**PROBLEM TO SOLVE**.
In the records below, begin at the line containing "The Blender code" and end at the line containing "return level *"; quote every line in that span exactly, including both boundary lines, and no others.

**TASK INPUT**.

* Begin *

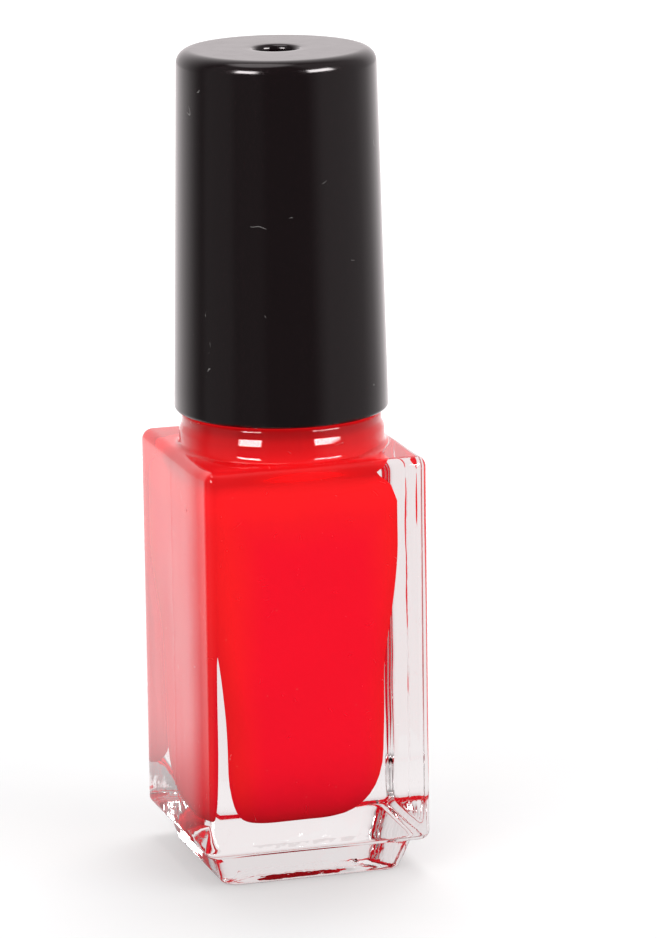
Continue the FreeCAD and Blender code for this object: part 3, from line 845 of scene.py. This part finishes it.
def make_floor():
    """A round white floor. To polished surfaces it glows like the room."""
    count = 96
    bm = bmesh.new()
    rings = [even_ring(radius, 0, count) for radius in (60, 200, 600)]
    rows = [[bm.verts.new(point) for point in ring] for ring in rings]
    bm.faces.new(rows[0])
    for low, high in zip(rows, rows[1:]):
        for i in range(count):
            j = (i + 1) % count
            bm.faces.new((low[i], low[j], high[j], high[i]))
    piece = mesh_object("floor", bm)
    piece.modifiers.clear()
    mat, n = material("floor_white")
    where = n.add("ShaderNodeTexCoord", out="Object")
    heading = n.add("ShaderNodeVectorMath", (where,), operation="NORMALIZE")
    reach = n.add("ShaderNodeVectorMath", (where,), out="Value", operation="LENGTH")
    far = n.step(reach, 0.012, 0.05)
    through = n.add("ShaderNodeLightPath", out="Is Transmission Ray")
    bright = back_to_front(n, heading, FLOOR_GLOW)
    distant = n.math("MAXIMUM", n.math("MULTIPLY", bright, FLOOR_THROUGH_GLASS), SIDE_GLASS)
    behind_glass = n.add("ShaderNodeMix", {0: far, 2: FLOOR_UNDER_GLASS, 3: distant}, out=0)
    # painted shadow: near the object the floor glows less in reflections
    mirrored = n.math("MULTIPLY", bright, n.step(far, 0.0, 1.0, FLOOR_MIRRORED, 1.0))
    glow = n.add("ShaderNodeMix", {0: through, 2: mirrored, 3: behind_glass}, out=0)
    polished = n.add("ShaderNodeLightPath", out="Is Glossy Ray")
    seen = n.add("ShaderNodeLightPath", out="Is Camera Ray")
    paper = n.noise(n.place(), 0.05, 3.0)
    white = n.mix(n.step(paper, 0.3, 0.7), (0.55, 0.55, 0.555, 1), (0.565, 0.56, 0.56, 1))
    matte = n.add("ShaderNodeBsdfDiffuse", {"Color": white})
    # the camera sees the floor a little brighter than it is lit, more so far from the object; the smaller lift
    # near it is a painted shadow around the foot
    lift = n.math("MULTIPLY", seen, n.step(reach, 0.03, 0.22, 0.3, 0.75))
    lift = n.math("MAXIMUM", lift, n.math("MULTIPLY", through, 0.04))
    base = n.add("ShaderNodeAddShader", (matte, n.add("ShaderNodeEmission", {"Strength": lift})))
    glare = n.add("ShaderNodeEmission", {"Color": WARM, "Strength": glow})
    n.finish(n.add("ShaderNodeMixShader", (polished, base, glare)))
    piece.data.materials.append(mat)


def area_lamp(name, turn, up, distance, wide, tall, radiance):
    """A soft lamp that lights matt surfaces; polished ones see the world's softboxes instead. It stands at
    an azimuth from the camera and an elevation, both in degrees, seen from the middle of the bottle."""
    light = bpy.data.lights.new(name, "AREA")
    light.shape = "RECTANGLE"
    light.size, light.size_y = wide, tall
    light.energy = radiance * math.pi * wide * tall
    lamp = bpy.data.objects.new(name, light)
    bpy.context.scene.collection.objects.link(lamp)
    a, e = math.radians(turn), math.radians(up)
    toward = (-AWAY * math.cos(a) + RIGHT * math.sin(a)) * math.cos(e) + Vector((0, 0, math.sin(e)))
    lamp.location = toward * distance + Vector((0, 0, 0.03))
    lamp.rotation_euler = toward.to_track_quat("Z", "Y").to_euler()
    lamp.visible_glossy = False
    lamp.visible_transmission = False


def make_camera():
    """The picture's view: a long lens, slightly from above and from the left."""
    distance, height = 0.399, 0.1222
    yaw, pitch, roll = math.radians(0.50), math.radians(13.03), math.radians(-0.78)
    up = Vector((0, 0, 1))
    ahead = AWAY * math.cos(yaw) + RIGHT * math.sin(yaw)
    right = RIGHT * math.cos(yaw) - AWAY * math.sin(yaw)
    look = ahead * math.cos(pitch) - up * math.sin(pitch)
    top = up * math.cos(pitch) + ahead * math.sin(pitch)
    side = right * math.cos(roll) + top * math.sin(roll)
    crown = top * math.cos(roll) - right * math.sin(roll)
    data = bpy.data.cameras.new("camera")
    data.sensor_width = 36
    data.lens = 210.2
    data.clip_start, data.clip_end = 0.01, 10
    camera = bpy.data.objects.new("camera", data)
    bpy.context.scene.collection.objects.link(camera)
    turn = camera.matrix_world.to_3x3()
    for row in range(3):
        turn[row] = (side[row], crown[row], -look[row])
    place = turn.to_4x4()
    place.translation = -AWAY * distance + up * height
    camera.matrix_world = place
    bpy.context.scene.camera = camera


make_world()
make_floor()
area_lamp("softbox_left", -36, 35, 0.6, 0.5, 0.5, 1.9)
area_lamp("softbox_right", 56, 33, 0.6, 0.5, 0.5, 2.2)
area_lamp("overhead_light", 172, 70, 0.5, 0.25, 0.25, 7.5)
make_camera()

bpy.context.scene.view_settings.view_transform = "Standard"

* End *
* Begin *

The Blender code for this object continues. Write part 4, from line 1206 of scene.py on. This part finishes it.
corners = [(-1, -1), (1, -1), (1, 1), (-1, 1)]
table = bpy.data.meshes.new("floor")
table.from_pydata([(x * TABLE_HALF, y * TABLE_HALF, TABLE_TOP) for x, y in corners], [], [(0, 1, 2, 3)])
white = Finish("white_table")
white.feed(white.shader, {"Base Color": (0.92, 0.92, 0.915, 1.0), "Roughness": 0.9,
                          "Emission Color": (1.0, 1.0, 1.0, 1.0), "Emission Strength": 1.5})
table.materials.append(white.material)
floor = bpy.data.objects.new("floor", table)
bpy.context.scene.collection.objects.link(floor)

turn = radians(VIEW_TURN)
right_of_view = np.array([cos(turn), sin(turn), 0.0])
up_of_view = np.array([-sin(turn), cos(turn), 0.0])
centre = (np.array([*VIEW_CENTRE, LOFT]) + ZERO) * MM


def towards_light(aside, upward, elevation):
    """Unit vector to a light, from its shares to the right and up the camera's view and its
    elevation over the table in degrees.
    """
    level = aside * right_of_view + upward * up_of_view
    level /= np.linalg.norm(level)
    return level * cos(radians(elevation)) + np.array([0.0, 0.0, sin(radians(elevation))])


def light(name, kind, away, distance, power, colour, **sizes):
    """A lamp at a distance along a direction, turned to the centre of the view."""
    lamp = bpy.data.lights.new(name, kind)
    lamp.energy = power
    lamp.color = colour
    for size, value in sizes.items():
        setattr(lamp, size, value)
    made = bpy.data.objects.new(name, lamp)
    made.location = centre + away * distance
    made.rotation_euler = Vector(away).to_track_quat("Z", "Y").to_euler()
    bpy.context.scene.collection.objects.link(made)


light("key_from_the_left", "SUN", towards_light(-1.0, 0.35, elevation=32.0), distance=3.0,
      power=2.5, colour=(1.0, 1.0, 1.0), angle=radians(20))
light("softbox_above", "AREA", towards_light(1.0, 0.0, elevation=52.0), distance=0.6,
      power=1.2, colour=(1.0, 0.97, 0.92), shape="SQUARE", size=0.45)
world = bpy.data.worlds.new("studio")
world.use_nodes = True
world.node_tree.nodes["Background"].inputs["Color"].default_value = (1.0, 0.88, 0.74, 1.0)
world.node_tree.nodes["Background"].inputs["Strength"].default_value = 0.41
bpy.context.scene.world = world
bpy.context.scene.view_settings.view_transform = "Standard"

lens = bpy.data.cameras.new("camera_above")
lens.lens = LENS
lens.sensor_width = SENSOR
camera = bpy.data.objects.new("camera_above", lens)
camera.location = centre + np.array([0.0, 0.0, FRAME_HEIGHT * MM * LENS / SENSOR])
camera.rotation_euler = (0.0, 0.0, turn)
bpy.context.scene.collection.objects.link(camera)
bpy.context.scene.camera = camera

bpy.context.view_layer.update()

* End *

**WRITTEN ANSWER**.
The Blender code for this object continues. Write part 4, from line 1206 of scene.py on. This part finishes it.
corners = [(-1, -1), (1, -1), (1, 1), (-1, 1)]
table = bpy.data.meshes.new("floor")
table.from_pydata([(x * TABLE_HALF, y * TABLE_HALF, TABLE_TOP) for x, y in corners], [], [(0, 1, 2, 3)])
white = Finish("white_table")
white.feed(white.shader, {"Base Color": (0.92, 0.92, 0.915, 1.0), "Roughness": 0.9,
                          "Emission Color": (1.0, 1.0, 1.0, 1.0), "Emission Strength": 1.5})
table.materials.append(white.material)
floor = bpy.data.objects.new("floor", table)
bpy.context.scene.collection.objects.link(floor)

turn = radians(VIEW_TURN)
right_of_view = np.array([cos(turn), sin(turn), 0.0])
up_of_view = np.array([-sin(turn), cos(turn), 0.0])
centre = (np.array([*VIEW_CENTRE, LOFT]) + ZERO) * MM


def towards_light(aside, upward, elevation):
    """Unit vector to a light, from its shares to the right and up the camera's view and its
    elevation over the table in degrees.
    """
    level = aside * right_of_view + upward * up_of_view
    level /= np.linalg.norm(level)
    return level * cos(radians(elevation)) + np.array([0.0, 0.0, sin(radians(elevation))])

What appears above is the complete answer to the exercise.